# Goal
Only the lines from the start of the data through the one containing "turn=2 * pi, seed=next(rowSeeds))" belong in your answer; return them exactly.
--- Given material ---
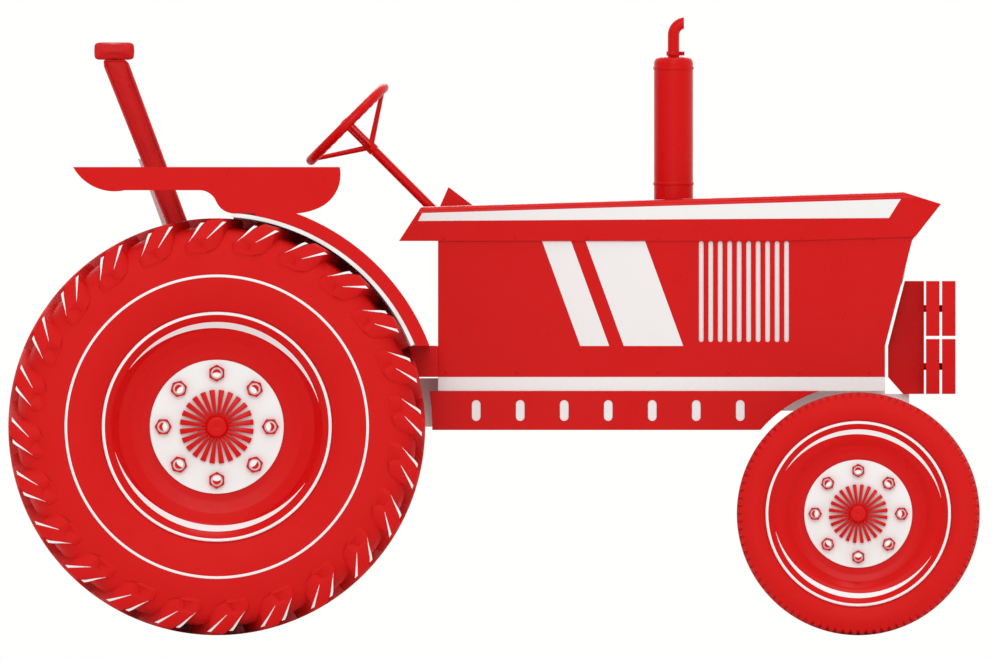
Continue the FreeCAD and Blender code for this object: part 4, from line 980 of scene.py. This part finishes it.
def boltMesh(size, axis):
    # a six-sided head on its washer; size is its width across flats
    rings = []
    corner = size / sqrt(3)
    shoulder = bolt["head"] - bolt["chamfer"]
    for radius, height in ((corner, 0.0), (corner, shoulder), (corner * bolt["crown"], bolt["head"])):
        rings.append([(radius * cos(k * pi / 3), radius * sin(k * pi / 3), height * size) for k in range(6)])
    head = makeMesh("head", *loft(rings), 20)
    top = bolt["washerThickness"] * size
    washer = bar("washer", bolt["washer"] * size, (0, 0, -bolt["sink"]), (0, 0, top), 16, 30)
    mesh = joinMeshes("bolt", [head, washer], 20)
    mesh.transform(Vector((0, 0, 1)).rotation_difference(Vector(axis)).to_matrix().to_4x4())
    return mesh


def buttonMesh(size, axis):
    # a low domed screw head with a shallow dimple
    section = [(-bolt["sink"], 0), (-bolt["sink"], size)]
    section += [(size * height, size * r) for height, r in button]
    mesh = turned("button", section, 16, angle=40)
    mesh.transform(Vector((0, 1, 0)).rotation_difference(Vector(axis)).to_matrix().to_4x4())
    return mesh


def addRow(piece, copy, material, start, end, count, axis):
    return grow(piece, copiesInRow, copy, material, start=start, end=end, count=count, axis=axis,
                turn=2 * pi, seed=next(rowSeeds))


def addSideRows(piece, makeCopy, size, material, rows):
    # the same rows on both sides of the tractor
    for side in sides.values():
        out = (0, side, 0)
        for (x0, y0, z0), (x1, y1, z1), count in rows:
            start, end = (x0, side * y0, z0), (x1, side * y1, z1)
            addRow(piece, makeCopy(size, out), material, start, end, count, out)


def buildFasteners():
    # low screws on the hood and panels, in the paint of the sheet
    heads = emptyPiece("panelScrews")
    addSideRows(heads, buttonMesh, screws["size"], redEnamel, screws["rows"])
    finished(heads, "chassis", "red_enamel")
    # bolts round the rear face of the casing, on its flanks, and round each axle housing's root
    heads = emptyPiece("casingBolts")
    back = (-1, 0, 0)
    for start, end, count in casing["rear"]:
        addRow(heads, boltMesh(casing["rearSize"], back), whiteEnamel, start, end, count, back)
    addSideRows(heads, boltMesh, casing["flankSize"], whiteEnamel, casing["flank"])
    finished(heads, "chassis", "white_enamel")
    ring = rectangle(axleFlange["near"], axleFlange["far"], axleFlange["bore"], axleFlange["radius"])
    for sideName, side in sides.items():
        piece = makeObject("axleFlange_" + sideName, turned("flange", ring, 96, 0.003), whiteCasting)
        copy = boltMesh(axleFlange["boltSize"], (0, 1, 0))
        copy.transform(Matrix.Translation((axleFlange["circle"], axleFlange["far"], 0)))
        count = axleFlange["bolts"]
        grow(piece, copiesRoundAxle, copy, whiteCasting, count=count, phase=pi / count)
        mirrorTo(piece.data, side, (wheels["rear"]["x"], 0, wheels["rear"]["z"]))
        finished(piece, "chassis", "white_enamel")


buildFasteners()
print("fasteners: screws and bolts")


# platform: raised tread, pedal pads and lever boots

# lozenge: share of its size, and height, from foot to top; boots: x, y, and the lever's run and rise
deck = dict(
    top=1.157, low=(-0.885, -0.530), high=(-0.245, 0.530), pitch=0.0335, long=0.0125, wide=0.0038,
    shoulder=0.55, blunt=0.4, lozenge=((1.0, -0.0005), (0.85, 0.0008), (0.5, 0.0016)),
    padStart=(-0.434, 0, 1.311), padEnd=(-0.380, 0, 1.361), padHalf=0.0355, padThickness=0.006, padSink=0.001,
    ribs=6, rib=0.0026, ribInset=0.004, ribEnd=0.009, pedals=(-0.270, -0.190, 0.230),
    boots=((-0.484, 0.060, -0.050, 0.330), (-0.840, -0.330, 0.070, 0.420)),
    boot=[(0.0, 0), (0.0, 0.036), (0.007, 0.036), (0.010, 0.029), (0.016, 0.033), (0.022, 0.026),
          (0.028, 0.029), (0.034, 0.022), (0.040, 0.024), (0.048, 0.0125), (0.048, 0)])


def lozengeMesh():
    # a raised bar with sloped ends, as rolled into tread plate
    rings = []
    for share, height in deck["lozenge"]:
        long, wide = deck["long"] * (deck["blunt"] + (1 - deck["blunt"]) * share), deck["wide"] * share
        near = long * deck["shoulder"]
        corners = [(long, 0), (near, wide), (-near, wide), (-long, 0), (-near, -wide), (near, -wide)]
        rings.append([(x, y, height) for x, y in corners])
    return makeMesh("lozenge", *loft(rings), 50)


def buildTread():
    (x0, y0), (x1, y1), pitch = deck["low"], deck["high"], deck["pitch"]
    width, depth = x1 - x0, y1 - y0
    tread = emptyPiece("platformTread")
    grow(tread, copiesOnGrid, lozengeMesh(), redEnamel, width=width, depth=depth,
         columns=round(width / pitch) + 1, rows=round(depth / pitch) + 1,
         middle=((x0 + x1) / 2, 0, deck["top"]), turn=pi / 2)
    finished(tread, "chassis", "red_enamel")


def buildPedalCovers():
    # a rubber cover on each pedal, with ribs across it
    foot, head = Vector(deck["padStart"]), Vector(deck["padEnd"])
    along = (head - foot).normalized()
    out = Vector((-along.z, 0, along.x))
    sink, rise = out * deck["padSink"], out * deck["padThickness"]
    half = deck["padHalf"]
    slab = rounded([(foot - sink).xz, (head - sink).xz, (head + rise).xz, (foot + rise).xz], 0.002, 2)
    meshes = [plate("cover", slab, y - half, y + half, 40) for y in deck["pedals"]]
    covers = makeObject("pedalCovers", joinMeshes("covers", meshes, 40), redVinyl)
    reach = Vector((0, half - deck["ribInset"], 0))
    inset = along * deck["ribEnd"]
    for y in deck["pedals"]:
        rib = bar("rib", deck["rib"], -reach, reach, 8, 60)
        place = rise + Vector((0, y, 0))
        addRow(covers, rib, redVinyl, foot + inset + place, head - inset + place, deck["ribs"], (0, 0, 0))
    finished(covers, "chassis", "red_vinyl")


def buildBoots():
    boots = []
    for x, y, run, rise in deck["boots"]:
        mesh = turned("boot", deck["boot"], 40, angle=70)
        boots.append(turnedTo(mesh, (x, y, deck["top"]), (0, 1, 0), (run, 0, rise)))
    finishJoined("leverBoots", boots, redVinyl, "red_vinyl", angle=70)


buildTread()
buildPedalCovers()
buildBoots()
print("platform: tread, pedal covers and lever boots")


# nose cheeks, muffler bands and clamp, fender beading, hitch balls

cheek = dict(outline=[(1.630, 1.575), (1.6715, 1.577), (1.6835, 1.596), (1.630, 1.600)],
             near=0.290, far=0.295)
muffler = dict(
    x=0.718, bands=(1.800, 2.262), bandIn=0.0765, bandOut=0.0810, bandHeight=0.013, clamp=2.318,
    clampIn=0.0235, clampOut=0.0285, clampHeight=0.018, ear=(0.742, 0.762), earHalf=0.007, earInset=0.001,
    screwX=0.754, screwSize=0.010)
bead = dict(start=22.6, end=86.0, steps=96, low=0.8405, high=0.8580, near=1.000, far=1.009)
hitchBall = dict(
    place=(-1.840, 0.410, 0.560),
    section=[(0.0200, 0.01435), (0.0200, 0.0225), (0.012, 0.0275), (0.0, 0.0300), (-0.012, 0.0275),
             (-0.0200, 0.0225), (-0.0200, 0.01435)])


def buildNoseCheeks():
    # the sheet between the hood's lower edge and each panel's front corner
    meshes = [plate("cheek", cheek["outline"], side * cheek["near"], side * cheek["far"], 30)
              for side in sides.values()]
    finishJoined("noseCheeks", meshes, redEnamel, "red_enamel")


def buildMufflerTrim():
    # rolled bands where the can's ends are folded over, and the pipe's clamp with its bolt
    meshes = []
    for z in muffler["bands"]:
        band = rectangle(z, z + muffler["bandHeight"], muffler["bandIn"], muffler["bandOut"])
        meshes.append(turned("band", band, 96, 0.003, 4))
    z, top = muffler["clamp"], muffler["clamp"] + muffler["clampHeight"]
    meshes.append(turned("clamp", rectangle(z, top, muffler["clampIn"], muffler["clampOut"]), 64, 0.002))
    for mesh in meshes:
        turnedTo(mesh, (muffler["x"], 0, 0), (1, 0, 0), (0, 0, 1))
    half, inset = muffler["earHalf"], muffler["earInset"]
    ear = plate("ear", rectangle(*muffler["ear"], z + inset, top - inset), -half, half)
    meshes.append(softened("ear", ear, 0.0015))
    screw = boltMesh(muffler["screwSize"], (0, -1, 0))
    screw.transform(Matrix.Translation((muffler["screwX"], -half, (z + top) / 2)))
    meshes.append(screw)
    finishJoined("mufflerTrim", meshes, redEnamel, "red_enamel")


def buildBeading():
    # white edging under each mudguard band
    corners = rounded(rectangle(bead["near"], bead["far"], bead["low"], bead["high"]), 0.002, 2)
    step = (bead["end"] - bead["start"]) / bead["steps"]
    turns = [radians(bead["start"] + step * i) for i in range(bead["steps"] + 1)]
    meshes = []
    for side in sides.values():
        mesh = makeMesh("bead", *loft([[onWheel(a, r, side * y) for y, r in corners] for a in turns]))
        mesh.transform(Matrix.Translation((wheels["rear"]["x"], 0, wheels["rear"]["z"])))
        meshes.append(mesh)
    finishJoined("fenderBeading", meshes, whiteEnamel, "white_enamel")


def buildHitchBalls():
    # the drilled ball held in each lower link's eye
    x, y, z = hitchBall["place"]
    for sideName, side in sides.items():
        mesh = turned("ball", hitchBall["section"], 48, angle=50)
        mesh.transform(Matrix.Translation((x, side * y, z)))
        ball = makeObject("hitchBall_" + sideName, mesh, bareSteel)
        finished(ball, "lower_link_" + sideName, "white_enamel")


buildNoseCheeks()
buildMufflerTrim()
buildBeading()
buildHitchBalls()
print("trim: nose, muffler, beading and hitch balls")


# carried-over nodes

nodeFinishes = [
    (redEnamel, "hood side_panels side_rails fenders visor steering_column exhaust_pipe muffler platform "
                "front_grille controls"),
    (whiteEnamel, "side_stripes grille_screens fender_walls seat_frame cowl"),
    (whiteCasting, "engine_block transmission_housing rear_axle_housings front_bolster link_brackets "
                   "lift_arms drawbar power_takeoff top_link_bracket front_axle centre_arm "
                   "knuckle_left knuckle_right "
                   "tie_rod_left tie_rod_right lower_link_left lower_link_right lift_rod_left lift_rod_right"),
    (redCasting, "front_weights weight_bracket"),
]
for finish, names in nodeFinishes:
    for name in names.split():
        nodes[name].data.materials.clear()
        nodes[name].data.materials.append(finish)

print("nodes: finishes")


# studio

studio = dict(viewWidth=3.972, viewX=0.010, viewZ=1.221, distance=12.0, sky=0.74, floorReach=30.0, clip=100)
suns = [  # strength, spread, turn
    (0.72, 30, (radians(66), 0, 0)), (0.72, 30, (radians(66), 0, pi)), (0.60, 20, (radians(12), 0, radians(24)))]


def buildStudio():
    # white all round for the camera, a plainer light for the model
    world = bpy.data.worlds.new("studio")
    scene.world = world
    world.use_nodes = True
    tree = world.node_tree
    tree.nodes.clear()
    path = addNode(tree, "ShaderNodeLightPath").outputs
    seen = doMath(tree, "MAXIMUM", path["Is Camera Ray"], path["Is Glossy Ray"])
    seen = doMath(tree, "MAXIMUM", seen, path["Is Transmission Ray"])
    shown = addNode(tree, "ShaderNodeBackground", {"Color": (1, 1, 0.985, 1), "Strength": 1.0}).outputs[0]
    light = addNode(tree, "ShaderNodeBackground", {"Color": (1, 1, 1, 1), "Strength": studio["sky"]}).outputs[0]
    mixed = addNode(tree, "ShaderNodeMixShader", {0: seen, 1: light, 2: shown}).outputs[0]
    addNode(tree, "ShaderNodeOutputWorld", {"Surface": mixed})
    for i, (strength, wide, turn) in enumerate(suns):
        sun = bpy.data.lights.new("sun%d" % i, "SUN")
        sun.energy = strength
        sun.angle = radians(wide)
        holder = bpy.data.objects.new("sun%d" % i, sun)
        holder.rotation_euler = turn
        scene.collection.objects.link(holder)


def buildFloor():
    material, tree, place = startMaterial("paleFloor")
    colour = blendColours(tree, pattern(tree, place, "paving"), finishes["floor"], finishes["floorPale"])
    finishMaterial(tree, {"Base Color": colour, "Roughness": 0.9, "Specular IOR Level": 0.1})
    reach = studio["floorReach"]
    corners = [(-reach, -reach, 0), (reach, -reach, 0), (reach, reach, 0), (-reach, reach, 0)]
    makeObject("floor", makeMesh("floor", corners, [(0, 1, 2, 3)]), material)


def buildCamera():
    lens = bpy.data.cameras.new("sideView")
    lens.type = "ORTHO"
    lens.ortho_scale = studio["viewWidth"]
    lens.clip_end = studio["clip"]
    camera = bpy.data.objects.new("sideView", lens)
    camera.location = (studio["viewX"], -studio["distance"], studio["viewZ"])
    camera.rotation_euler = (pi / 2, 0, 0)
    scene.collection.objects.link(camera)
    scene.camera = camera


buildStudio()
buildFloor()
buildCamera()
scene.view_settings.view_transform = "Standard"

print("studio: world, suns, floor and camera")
---
# Right answer
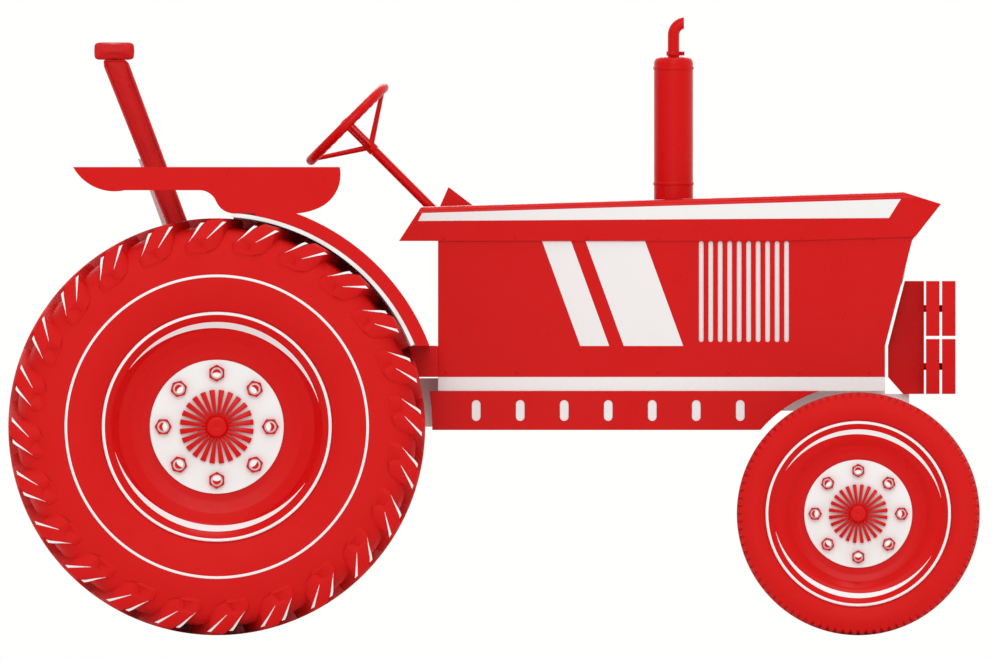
Continue the FreeCAD and Blender code for this object: part 4, from line 980 of scene.py. This part finishes it.
def boltMesh(size, axis):
    # a six-sided head on its washer; size is its width across flats
    rings = []
    corner = size / sqrt(3)
    shoulder = bolt["head"] - bolt["chamfer"]
    for radius, height in ((corner, 0.0), (corner, shoulder), (corner * bolt["crown"], bolt["head"])):
        rings.append([(radius * cos(k * pi / 3), radius * sin(k * pi / 3), height * size) for k in range(6)])
    head = makeMesh("head", *loft(rings), 20)
    top = bolt["washerThickness"] * size
    washer = bar("washer", bolt["washer"] * size, (0, 0, -bolt["sink"]), (0, 0, top), 16, 30)
    mesh = joinMeshes("bolt", [head, washer], 20)
    mesh.transform(Vector((0, 0, 1)).rotation_difference(Vector(axis)).to_matrix().to_4x4())
    return mesh


def buttonMesh(size, axis):
    # a low domed screw head with a shallow dimple
    section = [(-bolt["sink"], 0), (-bolt["sink"], size)]
    section += [(size * height, size * r) for height, r in button]
    mesh = turned("button", section, 16, angle=40)
    mesh.transform(Vector((0, 1, 0)).rotation_difference(Vector(axis)).to_matrix().to_4x4())
    return mesh


def addRow(piece, copy, material, start, end, count, axis):
    return grow(piece, copiesInRow, copy, material, start=start, end=end, count=count, axis=axis,
                turn=2 * pi, seed=next(rowSeeds))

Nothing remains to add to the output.